= Sailing in Australia =

Sailing is a popular sport and recreational activity in Australia with its varied coastline and often warm climate.

Australian Sailing is the peak body in charge of sailing as recognised by the International Sailing Federation In 2017-18 there were over 80,000 registered sailors and over 16,000 events held across the country.

==Clubs==
Sailing Clubs are common in Australia. Large cities have significant numbers of clubs catering to boats from off the beach dinghies to serious ocean racing. Sydney for example, has over 40 sailing clubs. Most moderate sized towns with sailable water nearby have a sailing club. Many clubs hold weekly races, annual championships and annual races.

==Sailing Associations==

Australia has a large number associations ranging from one design class associations, which sail boats bound by strict rules to open associations for development and broad communities of boats. Associations are generally at a national level with state based subsidiaries, although some associations are state based where they represent classes or communities that are only found in one state. In 2019, Sailing Australia affiliated ### class and other associations, although not all class associations are affiliated.

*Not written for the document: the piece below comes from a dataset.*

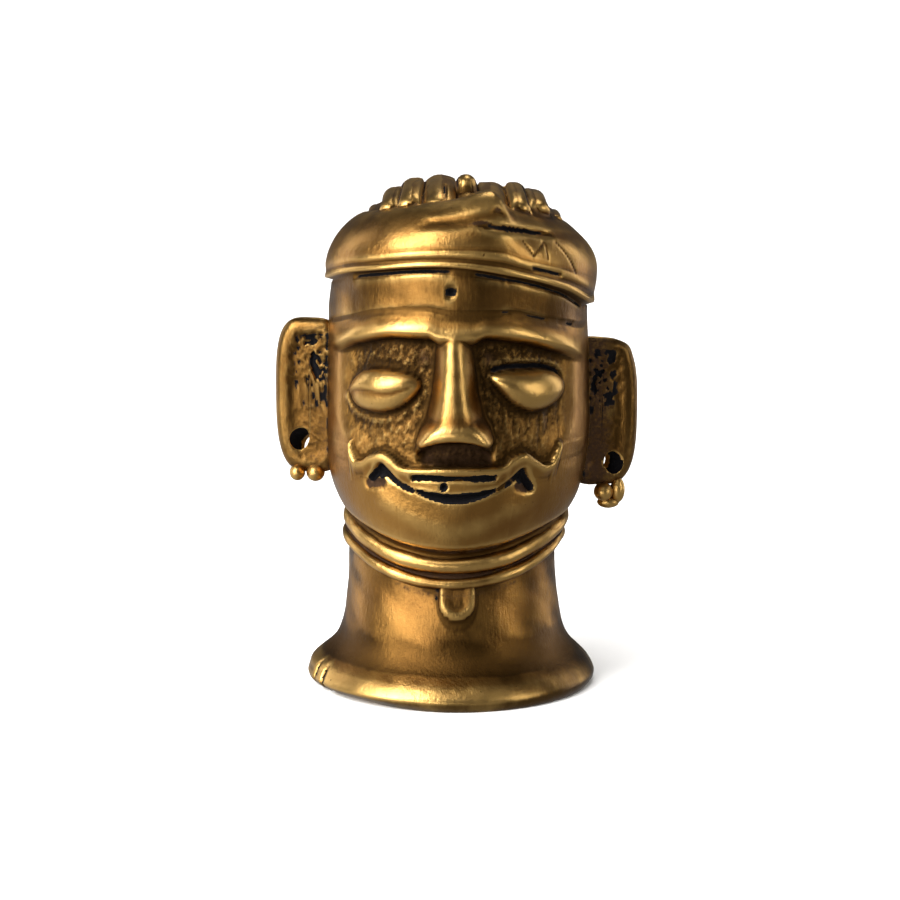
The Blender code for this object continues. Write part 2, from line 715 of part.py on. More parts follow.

Associations often hold annual state and national championships.

==Major events==
The Sydney Hobart Yacht Race is the premier blue water Australian race, starting on Sydney Harbour on Boxing Day every year. The race attracts a wide variety of boats from supermaxi yachts to small private boats. The race was first held in 1945.

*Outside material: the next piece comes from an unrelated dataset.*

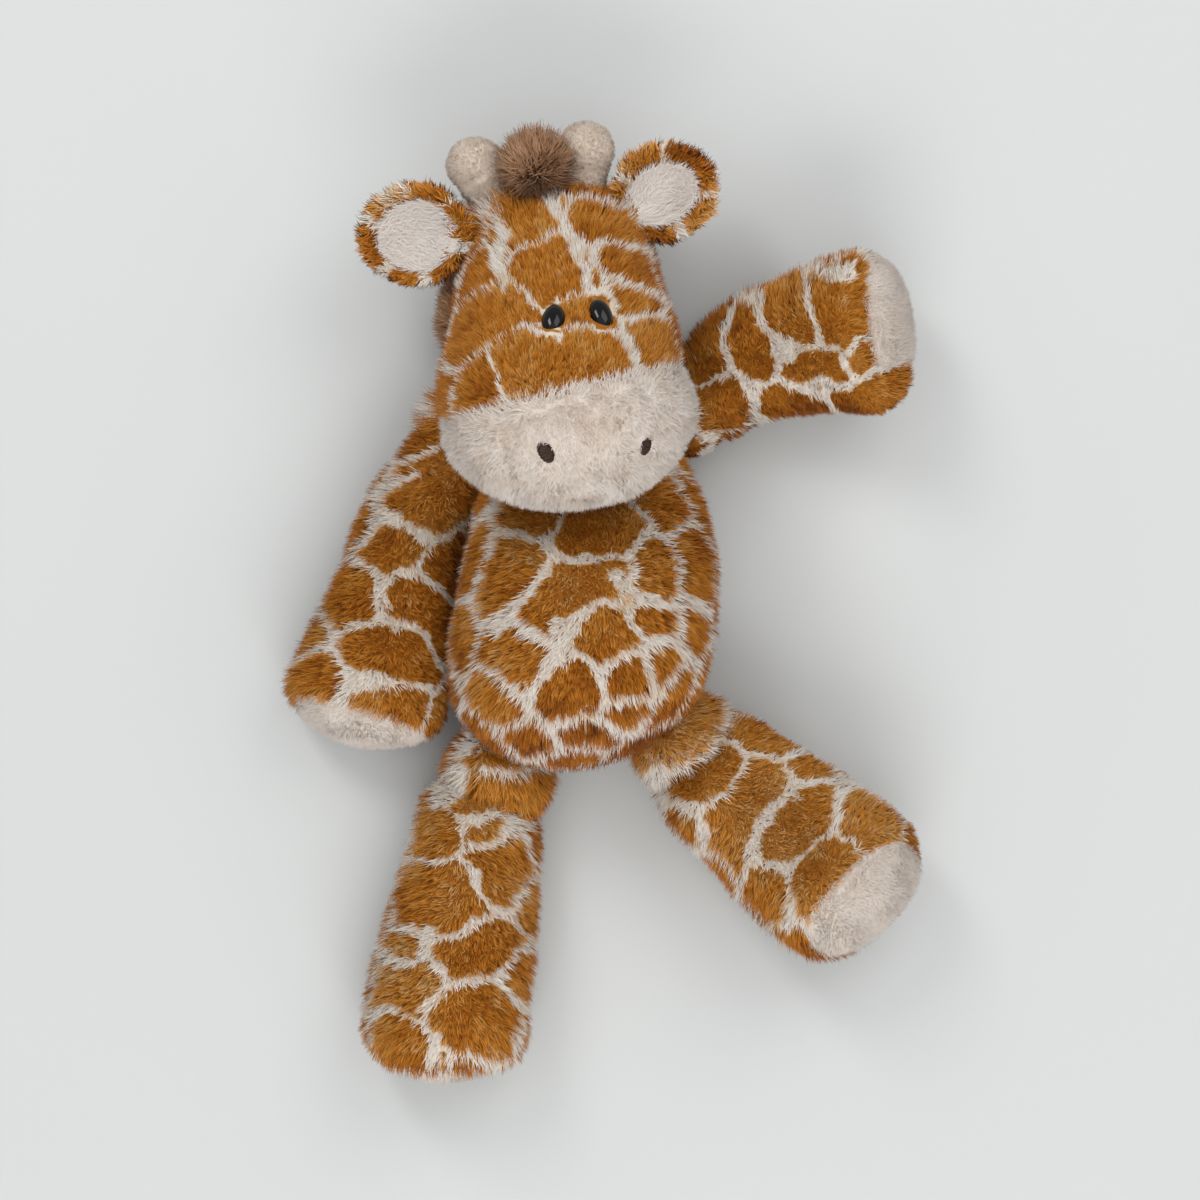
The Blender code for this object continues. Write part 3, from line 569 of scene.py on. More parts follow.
def make_pile(name, roots, normals, comb, tones, material, body, rng, length, lean,
              width=0.46 * MM, spread=24, swirl=30, clump=0.45, clump_size=2.2 * MM, mottle=0.065, bent=False):
    """Fine tapered strands that stand on their roots and lie over along comb.

    comb, length and lean, the angle in degrees between strand and skin, are per strand or one value.
    """
    count = len(roots)
    length = np.broadcast_to(length, count) * (0.75 + 0.5 * rng.random(count))
    is_brown = tones > BROWN_FROM
    comb = unit(comb - (comb * normals).sum(1, keepdims=True) * normals)
    side = np.cross(normals, comb)
    swing = np.radians(rng.normal(0, spread, count) + swirl * field(roots, 16 * MM, 5))
    comb = comb * np.cos(swing)[:, None] + side * np.sin(swing)[:, None]
    lean = np.broadcast_to(lean, count) + rng.normal(0, 10, count) + 8 * field(roots, 11 * MM, 15)
    rise = np.radians(np.clip(lean, 8, 86))
    lifted = np.minimum(rise + ARCH, STEEPEST)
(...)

The Melbourne to Hobart Yacht Race starts on 27 January in Port Phillip Bay. Racers trace a course down the rugged west coast of Tasmania and along the south coast to Hobart.

Hamilton Island Race Week held in the Whitsunday Islands in Queensland in August is Australia's largest offshore regatta attracting over 250 boats.

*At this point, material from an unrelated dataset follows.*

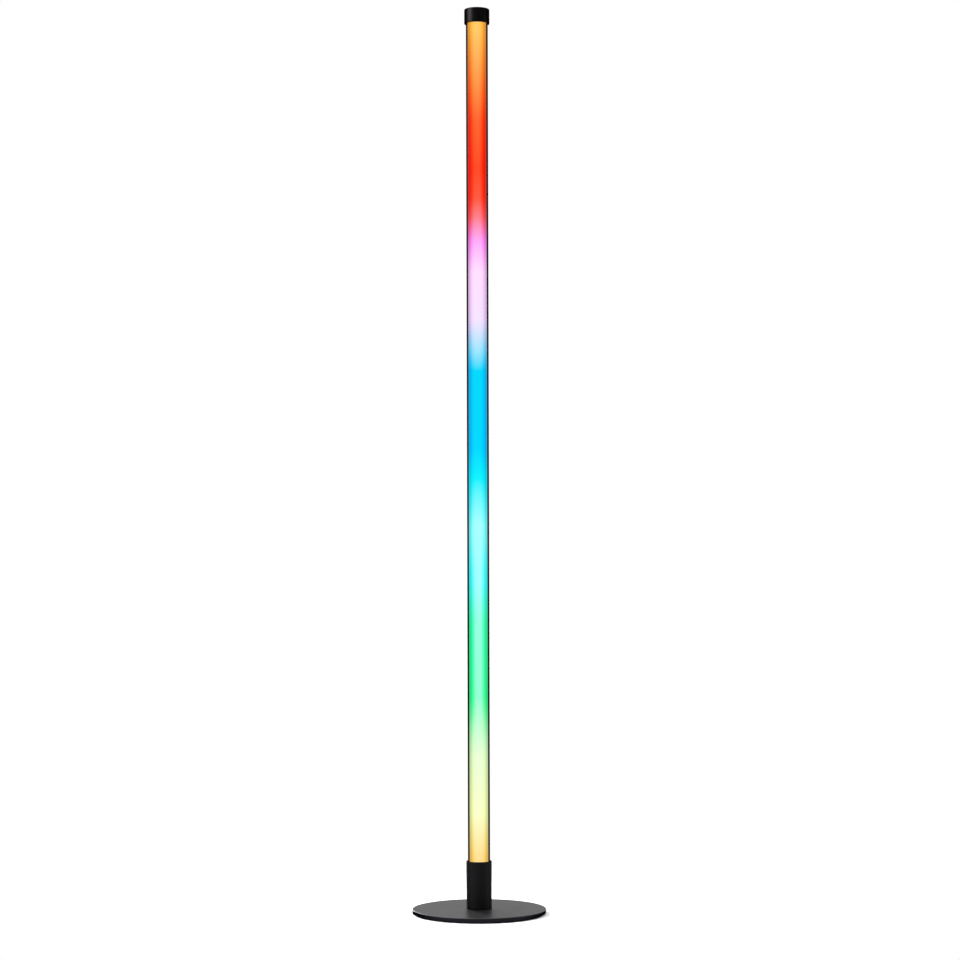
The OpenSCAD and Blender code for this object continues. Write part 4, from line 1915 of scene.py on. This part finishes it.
@dataclass
class Studio:
    """A plain white floor, a soft even light and the camera.

    Lengths are in metres and the camera's angles in degrees. The ambient light is a share of white.
    """

    floor_radius: float = 40.0
    floor_tone: str = "#f4f4f4"
    fade: Span = (0.12, 0.55)
    ambient: float = 0.55
    lens: float = 90.0
    distance: float = 3.6
    farthest: float = 200.0
    camera_height: float = 0.540
    pitch: float = 1.27
    roll: float = -0.155
    side_step: float = 2.9 * MM
    shift: float = 0.02

    boxes: tuple[SoftBox, ...] = (
        SoftBox("key_left", (-2.7, -1.0, 2.1), (0, 0, 1.3), 1.7, 1.5, 260.0),
        SoftBox("fill_right", (3.1, -0.3, 0.8), (0, 0, 0.5), 1.0, 1.4, 30.0),
        SoftBox("back_left", (-1.5, 2.9, 1.3), (0, 0, 0.9), 0.5, 2.4, 130.0),
        SoftBox("back_right", (2.4, 1.9, 1.2), (0, 0, 0.8), 0.4, 2.2, 60.0),
        SoftBox("overhead", (0.0, 0.2, 3.2), (0, 0, 0), 1.4, 1.4, 20.0),
    )

    def camera(self) -> None:
        """Puts the camera where the photograph was taken from."""
        data = bpy.data.cameras.new("camera")
        data.lens = self.lens
        data.shift_y = self.shift
        data.clip_end = self.farthest
        made = bpy.data.objects.new("camera", data)
        look = Matrix.Rotation(math.radians(90 + self.pitch), 4, "X")
        turn = Matrix.Rotation(math.radians(self.roll), 4, "Z")
        place = Matrix.Translation((self.side_step, -self.distance, self.camera_height))
        made.matrix_world = place @ look @ turn
        bpy.context.scene.collection.objects.link(made)
        bpy.context.scene.camera = made

    def floor(self) -> None:
        """A round floor that keeps the lamp's shadow and fades to white away from it."""
        bm = bmesh.new()
        bmesh.ops.create_circle(bm, cap_ends=True, radius=self.floor_radius, segments=96)
        made = to_object("floor", bm)
        coat = bpy.data.materials.new("floor_paint")
        coat.use_nodes = True
        graph = Graph(coat.node_tree)
        lit = graph.add("ShaderNodeBsdfDiffuse", None, {"Color": srgb(self.floor_tone)})
        white = graph.add("ShaderNodeEmission", None, {"Color": (1, 1, 1, 1), "Strength": 1.0})
        away = graph.radius().rising(*self.fade) * self.seen(graph)
        shader = graph.add("ShaderNodeMixShader", None, {0: away, 1: lit, 2: white})
        graph.node("ShaderNodeOutputMaterial", None, {"Surface": shader})
        made.data.materials.append(coat)

    @staticmethod
    def seen(graph: Graph) -> Expr:
        """Is 1 for what the camera sees, also in a mirror or through glass, and 0 for what lights the room.

        Args:
            graph: the node tree of the floor's paint or of the surround.

        Returns:
            The number, 0 or 1.
        """
        straight, mirrored, through = (
            graph.add("ShaderNodeLightPath", None, None, f"Is {kind} Ray")
            for kind in ("Camera", "Glossy", "Transmission")
        )
        return straight.or_more(mirrored).or_more(through)

    def sky(self) -> None:
        """A white surround that lights the lamp softly."""
        world = bpy.data.worlds.new("studio")
        world.use_nodes = True
        bpy.context.scene.world = world
        graph = Graph(world.node_tree)
        strength = self.ambient + self.seen(graph) * (1 - self.ambient)
        light = graph.add("ShaderNodeBackground", None, {"Color": (1, 1, 1, 1), "Strength": strength})
        graph.node("ShaderNodeOutputWorld", None, {"Surface": light})

    def build(self) -> None:
        """Makes the whole studio."""
        self.camera()
        self.floor()
        self.sky()
        for box in self.boxes:
            box.build()
        bpy.context.scene.view_settings.view_transform = "Standard"


def main() -> None:
    """Builds the lamp's pieces around the frame, then the studio."""
    logging.basicConfig(level=logging.INFO, format="%(name)s: %(message)s")
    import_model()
    Studio().build()
    for part in (DiscBase(), FootSleeve(), Pole(), LightEngine(), SetScrews(), TopCap(), Controls()):
        part.build()


if __name__ == "__main__":
    main()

==Historical racing events==
Australia hosted the 1956 Olympics in Melbourne and the 2000 Olympics in Sydney including the respective sailing events.

In 1983, Australia sailing in Australia II defeated the United States of America in the America's Cup, ending their 132-year stranglehold on the cup. This is considered one of the greatest moments in Australian sports history. The following America's Cup was held in 1987 in Perth with Australia losing the cup.

==Sailing around the states==
===Australian Capital Territory===
Competitive sailing is based around Lake Burley Griffin in Canberra.

===New South Wales===
Sydney is a mecca for sailing with Sydney Harbour, Botany Bay and Pittwater providing abundant sheltered water for sailing races for boats from small dinghies to large keel boats.

Australia Day regatta is held on 26 January every year. It is the world's oldest continuously held regatta, first held in 1837.

Sailing was popular in Sydney from as early as 1900. Joshua Slocum commented in his account of his first around the world voyage that sailing was a popular sport.

===Queensland===
Sailing on Moreton Bay. Whitsunday Islands offer excellent cruising.
Brisbane to Gladstone yacht race
Bay to Bay yacht race

===South Australia===
There are a number of off-the-beach sailing clubs along Adelaide's metropolitan coastline on the eastern side of the Gulf St Vincent with other clubs at major towns along the coast. Major yacht clubs are located in marinas around Port Adelaide and North Haven.

The Lake Eyre Yacht Club is notable as its events take place on a dry lake, which is only infrequently filled. In 2010, it held a regatta for the first time in over 20 years.

South Australia offers excellent cruising grounds within Spencer Gulf and St Vincent Gulf with numerous islands, and the coasts of the Eyre, Yorke and Fleurieu peninsulas, as well as the coast of Kangaroo Island.

===Tasmania===
Sailing in Tasmania focuses on the sheltered waters of the Derwent River around Hobart as well as in Launceston.

The Royal Hobart Regatta is held on the Derwent River annually in February. It was first held in 1838 and involves a wide range of water sports including sailing.

The Launceston to Hobart Yacht Race is held annually beginning on 27 December.

===Northern Territory===
Darwin has two yacht clubs, the Darwin Sailing Club and the Dinah Beach Cruising Yacht Association.

The Darwin Ambon Yacht Race is held in August annually.

===Victoria===
In Victoria, sailing is centred on Port Phillip Bay and Western Port Bay.

Sail Melbourne is an annual sailing Regatta run by Yachting Victoria at various yacht clubs around Port Phillip Bay. Sail Melbourne is a Grade 1 International Sailing Federation event and is the largest off the beach regatta in the Southern Hemisphere.

===Western Australia===
Sailing centred on the Swan River in Perth.

The Fremantle to Bali yacht race and rally is a 2500 km yacht race starting in May.